[WHAT YOU HAVE TO DO] Copy exactly the lines from the one containing "Model this object" to the one containing "cabinet, Z is up.", both lines included, and nothing else.

[GIVEN INFORMATION]
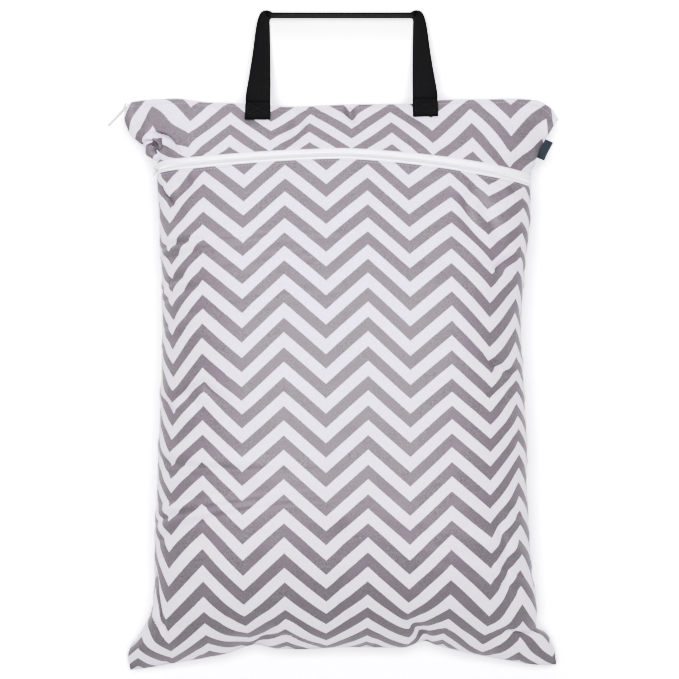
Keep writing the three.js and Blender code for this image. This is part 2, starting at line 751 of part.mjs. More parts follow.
// A slider and its pull on a straight stretch of zip. lean is how far the pull stands off the zip.
function addSlider(name, origin, along, out, lean) {
  const across = out.clone().cross(along).normalize();
  const basis = new THREE.Matrix4().makeBasis(along, across, out).setPosition(origin);
  const body = addMesh(`${name}_slider`, slider(), finishes.metal);
  body.applyMatrix4(basis);
  const tab = addMesh(`${name}_pull`, pull(), finishes.metal);
  tab.applyMatrix4(basis.clone()
    .multiply(new THREE.Matrix4().makeTranslation(0, 0, pinHeight))
    .multiply(new THREE.Matrix4().makeRotationY(-rad(lean))));
}

addMesh('back_panel', panel(backPoint, -1, backStations), finishes.print);
addMesh('front_pocket_panel', panel(frontPoint, 1, pocketStations), finishes.print);
addMesh('front_upper_panel', panel(frontPoint, 1, upperStations), finishes.print);
const flatTape = [tapeProud, tapeProud];
const roundCoil = [tapeProud, tapeProud + coilRise, tapeProud];
addMesh(
  'pocket_zip_lower_tape',
  pocketZipStrip(pocketZipBand.lowerTape, zipSteps, flatTape),
  finishes.tape,
);
addMesh(
  'pocket_zip_upper_tape',
  pocketZipStrip(pocketZipBand.upperTape, zipSteps, flatTape),
  finishes.tape,
);
addMesh(
  'pocket_zip_coil',
  pocketZipStrip(pocketZipBand.coil, coilSteps, roundCoil),
  finishes.coil,
);

const topLine = topZipLine();
const coilShare = coilWidth / 2 / zipHalf;
const tapeShare = (coilWidth / 2 + clearance) / zipHalf;
addMesh('top_zip_front_tape', topZipStrip(topLine, [1, tapeShare]), finishes.tape);
addMesh('top_zip_back_tape', topZipStrip(topLine, [-tapeShare, -1]), finishes.tape);
addMesh(
  'top_zip_coil',
  topZipStrip(topLine.slice(sliderStation + 1), [coilShare, 0, -coilShare], coilRise),
  finishes.coil,
);

const facetStart = topLine[sliderStation];
const facetEnd = topLine[sliderStation + 1];
const topAlongZip = facetStart.point.clone().sub(facetEnd.point).normalize();
const topOut = topAlongZip.clone().cross(vector(0, 0, 1)).normalize();
const topFace = facetStart.point.clone().add(facetEnd.point).multiplyScalar(0.5)
  .addScaledVector(topOut, tapeProud);
addSlider('top_zip', topFace, topAlongZip, topOut, topPullLean);

const pocketFacet = [
  frontPoint(zipSteps[0], pocketZipAt),
  frontPoint(zipSteps[1], pocketZipAt),
];
const pocketAlong = pocketFacet[0].clone().sub(pocketFacet[1]).normalize();
const pocketOut = normalOf(frontPoint, zipSteps[1], pocketZipAt, 1)
  .projectOnPlane(pocketAlong).normalize();
const pocketFace = pocketFacet[0].clone().add(pocketFacet[1]).multiplyScalar(0.5)
  .addScaledVector(pocketOut, tapeProud);
addSlider('pocket_zip', pocketFace, pocketAlong, pocketOut, pocketPullLean);

addMesh('handle_strap', handle(), finishes.webbing);
addMesh('label', label(), finishes.label);

export default group;
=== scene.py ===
"""A stuffed cloth wet bag with a chevron print, lying on its back on a pale floor, in metres.

+X is the bag's right as it is looked at, +Y runs up to the handle and +Z is away from the floor.
"""
import math

import bmesh
import bpy
import numpy as np
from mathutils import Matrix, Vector


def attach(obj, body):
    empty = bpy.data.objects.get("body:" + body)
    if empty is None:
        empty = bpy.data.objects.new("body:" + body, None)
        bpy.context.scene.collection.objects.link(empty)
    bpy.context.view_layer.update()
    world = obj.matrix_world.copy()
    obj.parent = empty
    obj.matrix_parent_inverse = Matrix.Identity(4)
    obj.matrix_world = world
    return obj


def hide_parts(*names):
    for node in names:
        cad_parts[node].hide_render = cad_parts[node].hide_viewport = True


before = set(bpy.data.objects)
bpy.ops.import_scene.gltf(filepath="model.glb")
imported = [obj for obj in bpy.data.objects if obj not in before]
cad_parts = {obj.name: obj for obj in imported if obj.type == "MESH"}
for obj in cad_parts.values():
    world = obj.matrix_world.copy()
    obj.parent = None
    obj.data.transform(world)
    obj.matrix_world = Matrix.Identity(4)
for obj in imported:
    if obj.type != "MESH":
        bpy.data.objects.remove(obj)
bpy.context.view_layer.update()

# Driving dimensions of the stuffed body, as in the frame
BODY_WIDTH = 0.366
BODY_LENGTH = 0.545
BODY_THICKNESS = 0.148
BOTTOM_TO_ORIGIN = 0.3065
HALF = BODY_WIDTH / 2
FABRIC = 0.0012
CLEARANCE = 0.0003

# The zips
TAPE_WIDTH = 0.0043
COIL_WIDTH = 0.0032
TAPE_PROUD = 0.0005
POCKET_ZIP_AT = 0.899
ZIP_HALF = COIL_WIDTH / 2 + CLEARANCE + TAPE_WIDTH

# The webbing handle
WEBBING_WIDTH = 0.025
WEBBING_THICKNESS = 0.0015
HANDLE_REACH = 0.097
HANDLE_SPAN = 0.150
SEWN_LENGTH = 0.018
SEWN_SEAT = 0.0008
SEWN_FORESHORTENING = 0.8
SEWN_TURN = (22, 45, 67, 90, 113, 135, 158)
WEBBING_EDGE = 0.06
WEBBING_CORDS = 15
CORD_TALL = 0.07
SECTIONS_BETWEEN = 5

# The label in the right seam. LABEL_ROUND: radius of its fold; LABEL_PINCH and LABEL_SAG: shares of it
LABEL_LENGTH = 0.020
LABEL_REACH = 0.008
LABEL_AT = 0.955
LABEL_TILT = 20
LABEL_ROUND = 0.0011
LABEL_CLOTH = 0.0004
LABEL_PINCH = 0.25
LABEL_SAG = 0.35
LABEL_STEPS = 10
LABEL_BEND_STEPS = 13

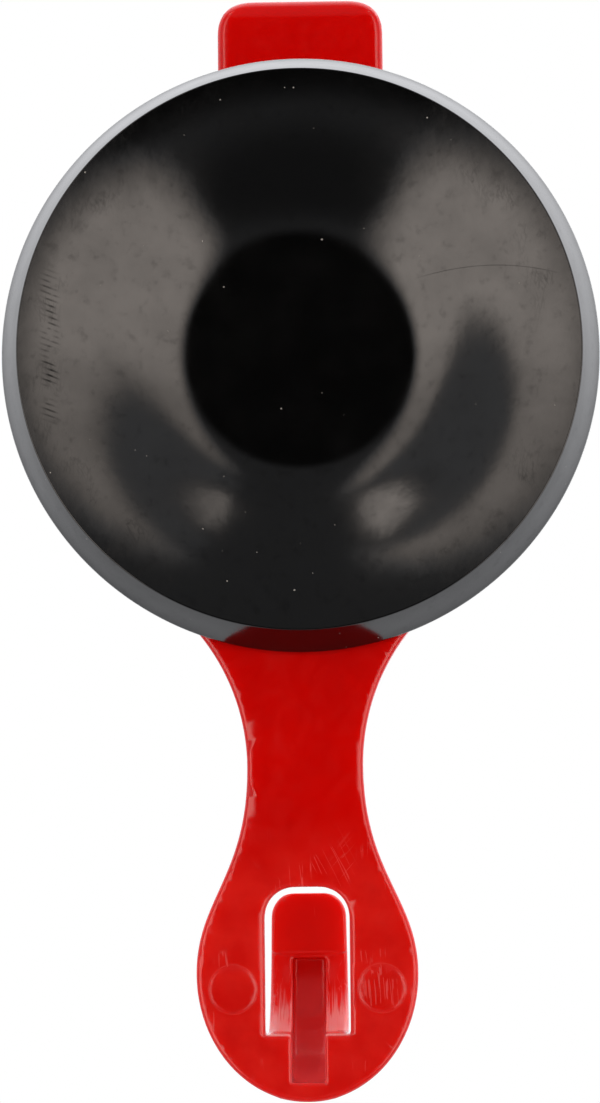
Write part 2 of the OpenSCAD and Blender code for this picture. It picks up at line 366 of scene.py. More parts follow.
def clean(obj):
    """Merges the points on the axis and turns every face outwards."""
    bm = bmesh.new()
    bm.from_mesh(obj.data)
    bmesh.ops.remove_doubles(bm, verts=bm.verts, dist=1e-7)
    bmesh.ops.dissolve_degenerate(bm, edges=bm.edges, dist=1e-7)
    bmesh.ops.recalc_face_normals(bm, faces=bm.faces)
    bm.to_mesh(obj.data)
    bm.free()


def crease(obj, degrees):
    """Shades smooth, but keeps an edge sharper than this angle crisp."""
    obj.data.shade_smooth()
    obj.data.set_sharp_from_angle(angle=math.radians(degrees))


def corner(before, at, after, r, n=4):
    """An arc of about radius r that replaces the corner at."""
    before, at, after = (np.array(p, float) for p in (before, at, after))
    a = at + (before - at) / np.linalg.norm(before - at) * r
    b = at + (after - at) / np.linalg.norm(after - at) * r
    t = np.linspace(0, 1, n + 1)[:, None]
    return (1 - t) ** 2 * a + 2 * t * (1 - t) * at + t * t * b


def softened(profile, r, n=4):
    """A closed profile with every corner rounded by about r."""
    profile = [np.array(p, float) for p in profile]
    count = len(profile)
    return joined(*(
        corner(profile[i - 1], profile[i], profile[(i + 1) % count], r, n) for i in range(count)
    ))


# ---- the cup ----

def bowl_face(start, end, offset, n):
    r = np.linspace(start, end, n + 1)
    return np.stack([r, bowl(r) + offset], 1)


def make_cup_bowl():
    """The bending part of the cup: the bowl's face, its back and the boss round the stem's flange."""
    profile = joined(
        [(0.001, BOWL_H)],
        bowl_face(BOWL_FLAT_R * 0.5, BOWL_FLAT_R, 0, 4),
        bowl_face(BOWL_FLAT_R, LIP_R - LAND, 0, 64)[1:],
        [(LIP_R - LAND, 0.05)],
        bowl_face(SKIRT_R - 1, BOSS_R + 0.8, CUP_WALL, 24),
        corner((BOSS_R, 8), (BOSS_R, BOSS_TOP), (8, BOSS_TOP), 0.4),
        [(0.001, BOSS_TOP)],
    )
    obj = turned("cup_bowl", profile, closed=False)
    crease(obj, 40)
    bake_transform(obj)
    return obj


def make_cup_rim():
    """The stiff rim: the lip's edge, the bevel and the ring that the housing presses on."""
    foot = (LIP_R, 0.0)
    heel = (CUP_R, RIM_H - 0.3)
    back = (CUP_R - 0.3, RIM_H)
    profile = joined(
        [(LIP_R - LAND, 0.0)],
        corner((LIP_R - LAND, 0), foot, heel, 0.1, 5),
        bezier(
            (LIP_R + 0.15, 0.4), (LIP_R + 0.8, 2.0), (CUP_R - 0.45, 3.9), (CUP_R, RIM_H - 0.8), 16
        ),
        corner(foot, heel, back, 0.2, 3),
        corner(heel, back, (SKIRT_R, RIM_H), 0.2, 3),
        [(SKIRT_R - 0.3, RIM_H), (SKIRT_R - 1, 3.2), (LIP_R - LAND, 0.06)],
    )
    obj = turned("cup_rim", profile, sides=256)
    crease(obj, 40)
    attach(obj, "housing")
    return obj


# ---- the housing ----

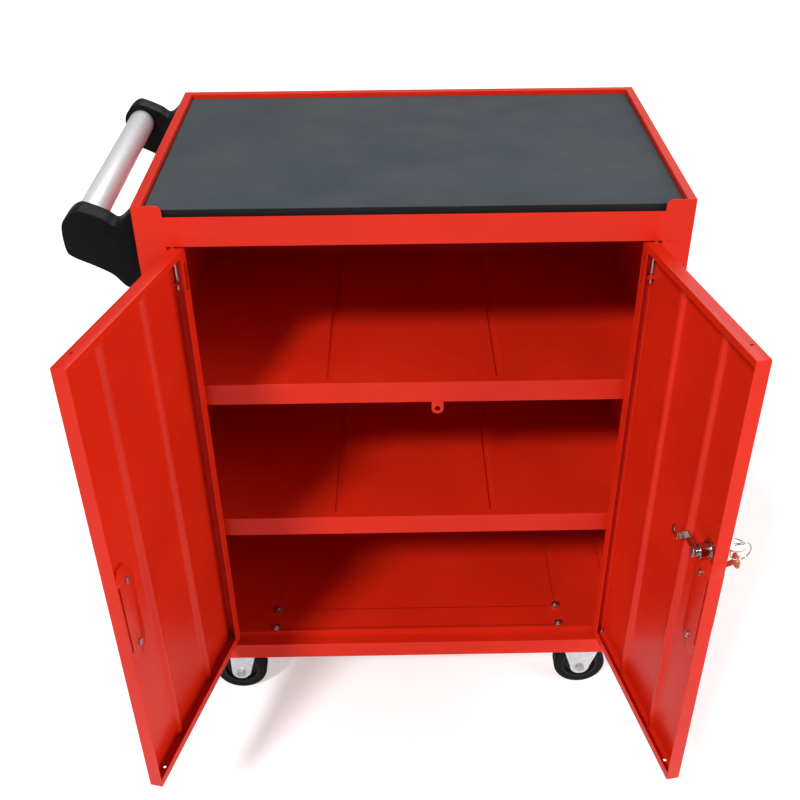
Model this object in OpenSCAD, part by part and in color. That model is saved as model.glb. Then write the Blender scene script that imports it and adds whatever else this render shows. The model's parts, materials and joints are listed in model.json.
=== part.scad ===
// Two-door tool cabinet on four casters, both doors swung open at rest.
// Millimetres. X runs across the front, Y runs into the cabinet, Z is up.

/* [Cabinet] */
// Width over the side panels
case_w = 600; // [540:1:700]
// Depth from the front face to the back
case_d = 390; // [340:1:460]
// Height from the underside of the case to the worktop rim
case_h = 676.5; // [640:0.5:760]
// Thickness of the cabinet sheet
sheet_t = 1.2; // [0.9:0.1:1.5]
// Width of each front post
post_w = 32; // [30:0.5:42]
// Depth of each front post
post_d = 18; // [17:0.5:19]
// Height of the bottom rail up to the hinge ledge
ledge_h = 26; // [24:0.5:32]
// Depth of the hinge ledge
ledge_d = 20; // [19:0.5:21]
// Rise from the hinge ledge to the floor
riser_h = 6.5; // [4:0.5:9]
// Width of the flange that carries the back panel
back_flange = 20; // [12:1:30]
// Width of the channels under the floor
channel_w = 108; // [104:1:120]

/* [Worktop] */
// Width of the raised rim
rim_w = 10.5; // [8:0.5:14]
// Height of the rim above the tray deck
rim_h = 14.5; // [12:0.5:18]
// Drop from the rim to the front lip
lip_drop = 13; // [8:0.5:13.5]
// Drop from the rim to the top of the door opening
rail_drop = 46.5; // [42:0.5:60]
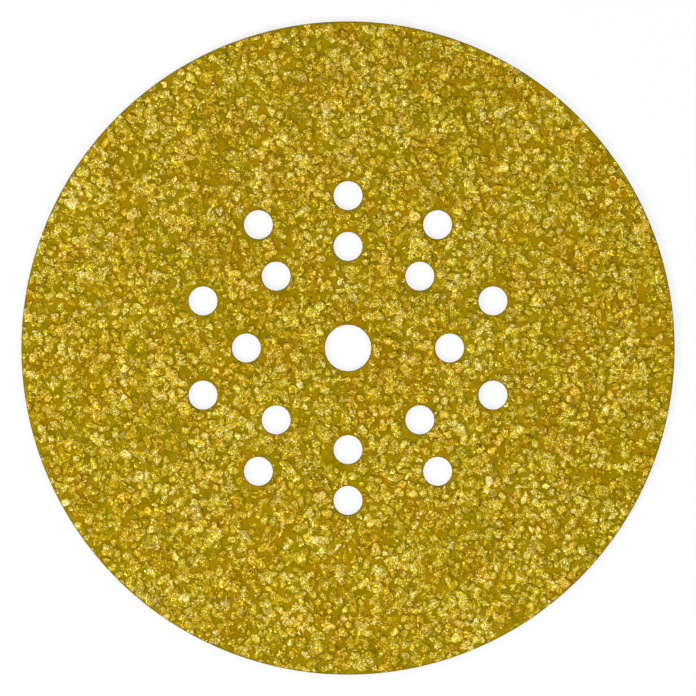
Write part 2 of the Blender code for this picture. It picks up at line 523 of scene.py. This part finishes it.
def loop_points(dice, roots):
    """The points of each loop, in rings of LOOP_SIDES along an arch that hangs down and leans."""
    count = len(roots)
    turn = dice.normal(*LOOP_TURN, count)
    span = dice.uniform(*LOOP_SPANS, count)
    drop = (GROUND_FACE - LOOP_LOW.z) * dice.uniform(*LOOP_DROPS, count)
    lean = dice.normal(0, LOOP_LEAN, count)
    along = np.stack([np.cos(turn), np.sin(turn), np.zeros(count)], 1)
    aside = np.stack([-np.sin(turn), np.cos(turn), np.zeros(count)], 1)
    down = np.array([0, 0, -1])
    points = []
    for ring in range(LOOP_RINGS):
        angle = LOOP_START + LOOP_ARC * ring / (LOOP_RINGS - 1)
        c = math.cos(angle)
        s = math.sin(angle)
        middle = along * (span / 2 * c)[:, None] + aside * (lean * s)[:, None]
        middle += down * (drop * s)[:, None]
        outward = along * c + down * s
        for side in range(LOOP_SIDES):
            a = side * math.tau / LOOP_SIDES
            points.append(middle + YARN_RADIUS * (math.cos(a) * outward + math.sin(a) * aside))
    points = np.stack(points, 1)
    points[:, :, :2] += roots[:, None]
    points[:, :, 2] += GROUND_FACE
    return points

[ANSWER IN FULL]
Model this object in OpenSCAD, part by part and in color. That model is saved as model.glb. Then write the Blender scene script that imports it and adds whatever else this render shows. The model's parts, materials and joints are listed in model.json.
=== part.scad ===
// Two-door tool cabinet on four casters, both doors swung open at rest.
// Millimetres. X runs across the front, Y runs into the cabinet, Z is up.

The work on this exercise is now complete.